Como no podía ser de otra manera, revisar las páginas de las dos partes de El error de ser argentino al recordar la figura de Eduardo Bakchellian tiene un efecto melancólico. Se percibe en ellas y en las fotos que las ilustran la emoción genuina de una vida larga e intensa, los triunfos de alguien que llegó prácticamente a lo más alto que su actividad le podía permitir: ahí están las imágenes jugando al fútbol con Maradona o abrazado a Pelé en una feria de la industria deportiva, un encuentro junto a Joe Frazier y Adi Dassler, otro con Fangio, la inauguración de una fábrica con Alfonsín, otra con Menem, fotos de partidos con famosos y ex futbolistas en la Bombonera.

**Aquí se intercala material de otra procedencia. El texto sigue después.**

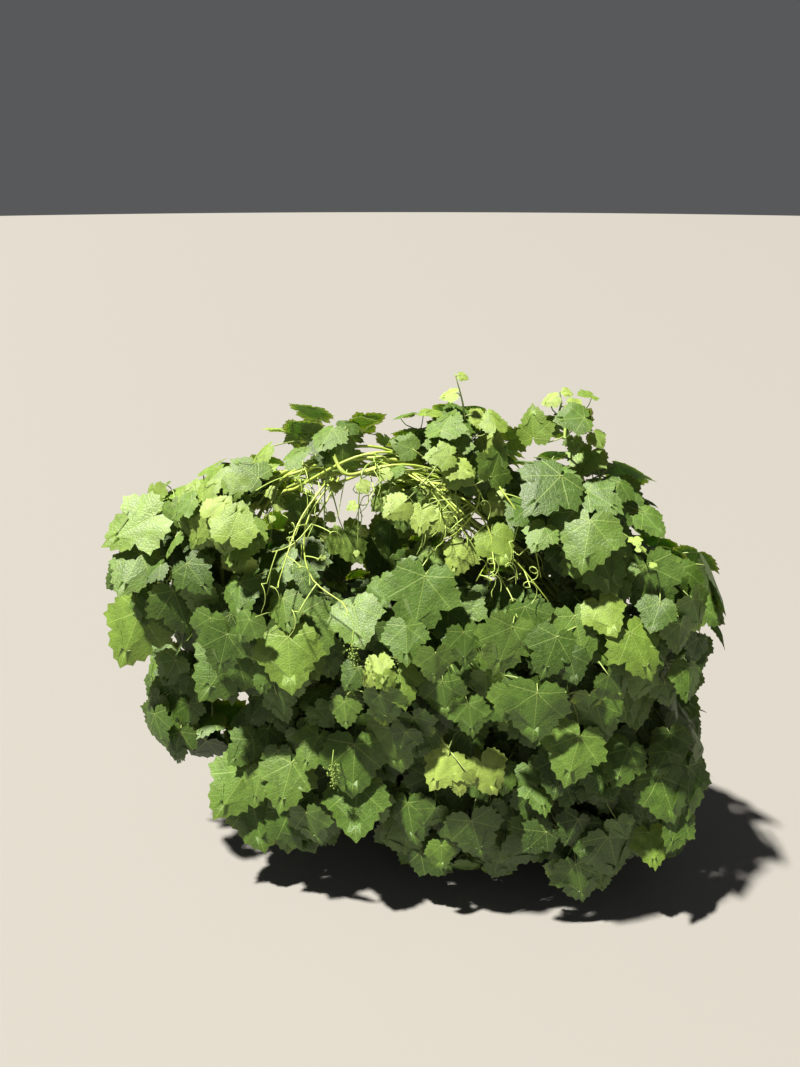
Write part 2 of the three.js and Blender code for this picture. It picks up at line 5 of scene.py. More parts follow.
import bmesh
import bpy
from mathutils import Matrix, Vector, noise
from mathutils.bvhtree import BVHTree


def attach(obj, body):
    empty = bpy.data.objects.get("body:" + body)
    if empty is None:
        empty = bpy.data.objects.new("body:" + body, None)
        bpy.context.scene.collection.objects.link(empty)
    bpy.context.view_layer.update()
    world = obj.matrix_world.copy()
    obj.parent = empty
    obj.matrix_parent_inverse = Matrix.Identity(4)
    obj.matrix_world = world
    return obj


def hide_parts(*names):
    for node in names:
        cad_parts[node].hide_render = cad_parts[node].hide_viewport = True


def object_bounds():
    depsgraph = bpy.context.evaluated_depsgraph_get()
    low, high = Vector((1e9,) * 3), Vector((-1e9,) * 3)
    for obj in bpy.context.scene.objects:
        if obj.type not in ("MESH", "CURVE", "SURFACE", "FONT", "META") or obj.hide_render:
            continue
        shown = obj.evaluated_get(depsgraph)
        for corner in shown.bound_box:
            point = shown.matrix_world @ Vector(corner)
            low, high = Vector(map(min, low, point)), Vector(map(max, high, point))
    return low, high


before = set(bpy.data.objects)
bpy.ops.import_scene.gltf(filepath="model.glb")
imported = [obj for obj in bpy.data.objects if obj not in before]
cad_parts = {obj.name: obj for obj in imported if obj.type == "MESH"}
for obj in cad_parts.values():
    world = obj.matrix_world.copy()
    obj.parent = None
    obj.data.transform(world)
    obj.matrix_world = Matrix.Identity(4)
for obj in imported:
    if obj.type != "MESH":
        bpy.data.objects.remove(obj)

# A grapevine in early summer leaf, whose long green shoots are laid over from both ends and plaited into a
# low arch. The plant is set out in millimetres, on the same named sizes as its solids, and each finished
# piece is scaled to metres.

cad_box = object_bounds()

METRE = 1000  # in the plant's own millimetres

# Trunk and arms
TRUNK_HEIGHT = 320
TRUNK_FOOT, TRUNK_WAIST, TRUNK_HEAD = 52, 29, 40  # radii
TRUNK_BENDS = (0.2, 0.6)  # how far up the shin and the waist are
TRUNK_FLARE_FADE = 9  # how fast the flare dies away up the trunk
TRUNK_HEAD_PLACE = 0.86  # how far up the head is widest
TRUNK_HEAD_SPREAD = 0.16
TRUNK_LEAN = Vector((14, -8, 0))  # how far the head stands off the foot
TRUNK_SWAY = Vector((1, 0, 0))  # how far the waist stands off the foot
ARM_HEIGHT = 345
ARM_ENDS = {"left": -425, "right": 350}
ARM_RISE = 12  # from the middle of an arm to its end
ARM_DIP = 14  # from the middle of an arm to where it leaves the head
ARM_SHOULDER = 60  # how far out of the head an arm levels off
ARM_MIDDLE = 0.55  # how far out its middle is, of its end's place
ARM_WEAVE = (-4, 8)  # how far it stands off the row's line, at its shoulder and its middle
ARM_RADII = (13, 8)

# Bark: ridges, and strips across them, by how fast they change round the wood and along it
BARK_RIDGES = (4.42, 4.08)
BARK_STRIPS = (7, 5)
BARK_LENGTH = 100  # length of wood that they are measured by
BARK_STRIP_DEPTH = 0.6  # of the ridges'
WOOD_TIP = 0.6  # how far the wood draws in at its end
# Sides and rings of the woody limbs, and how deep their bark is
WOOD = {"trunk": (40, 54, 2.6), "arm": (14, 44, 1.1)}

# Plait
STRAND_COUNTS = {"left": 3, "right": 2}
STRAND_FOOT, STRAND_BEND, STRAND_TIP = 5.8, 4.6, 4  # radii
STRAND_PLACES = 6  # lengths that a strand's run along the arch is drawn in
PLAIT_RADIUS = 17  # from the middle of the bundle to the middle of a strand
PLAIT_TWIST = 0.55  # turns along the whole arch
ARCH_PLACES = [
    (-505, 0, 800),
    (-425, -3, 912),
    (-300, -5, 960),
    (-150, -8, 968),
    (30, -6, 852),
    (228, 0, 650),
]
STRAND_SWING = 2.8  # how far a strand stands off the bundle before it turns to its mass, of its radius
STRANDS = {
    "left_1": {"end": 0.43, "mass": "crown"},
    "left_2": {"end": 0.86},
    "left_3": {"end": 0.74},
    "right_1": {"end": 0.44, "mass": "crown_left"},
    "right_2": {"end": 0.2},
}
RISER_FEET = {"left": 0.91, "right": 0.8}  # how far along its arm the outermost one stands
RISER_STEPS = {"left": 0.13, "right": 0.2}  # from one to the next, of the arm's length
RISER_BOWS = {"left": -62, "right": 31}  # how far they stand out to the side, half way up
RISER_BENDS = (0.35, 0.72)  # how far up they stand out
RISER_SPREAD = 26  # between neighbouring risers, half way up

# A green shoot's joints, where it swells and steps aside
JOINT_STEP = 74
JOINT_SHARPNESS = 11
JOINT_SWELL = 0.28  # of its radius
JOINT_SWAY = 1.3
SHOOT_RING_STEP = 7  # from ring to ring

# Thin side shoots laced round the plait: where they start and end along it, their turn and how far out
LACING = [
    (0.03, 0.66, 0.1, 1.5),
    (0.12, 0.5, 0.55, 1.8),
    (0.97, 0.36, 0.3, 1.6),
    (0.3, 0.8, 0.8, 2.0),
    (0.2, 0.56, 0.35, 2.1),
    (0.24, 0.6, 0.7, 2.3),
    (0.28, 0.52, 0.95, 2.6),
    (0.5, 0.86, 0.2, 2.5),
    (0.16, 0.62, 0.85, 1.3),
    (0.44, 0.9, 0.6, 2.8),
]
LACING_PLACES = 10
LACING_TWIST = 1.6  # turns along the whole arch
LACING_START = (0.3, 0.35)  # how far out they start, of that, and how much further each place is
LACING_RADII = (4.1, 2.5)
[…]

Desde luego, las anécdotas familiares, los hijos que crecen, los nietos a los que malcría como un abuelo más. Pero también está, por ejemplo, esa foto del comienzo de la construcción de la primera de las varias naves de la planta de Gatic en Coronel Suárez, en junio de 1983. No es mucho lo que se ve ahí: apenas unos autos estacionados al borde de un gran descampado con sectores llenos de barro, mientras se lo ve a don Eduardo dándole indicaciones a un allegado. Aunque no aparece en la imagen, el inicio y el avance de aquella obra me los contó con todo detalle uno de los constructores que participó en ella, alguien que dejó el pueblo de Las Flores con su socio y un grupito de albañiles y que a los pocos meses llevó a su esposa, su hija y su hijo para instalarse definitivamente en Coronel Suárez. Trabajó para Gatic durante muchos años más y, por esas casualidades de la vida, hoy es mi suegro.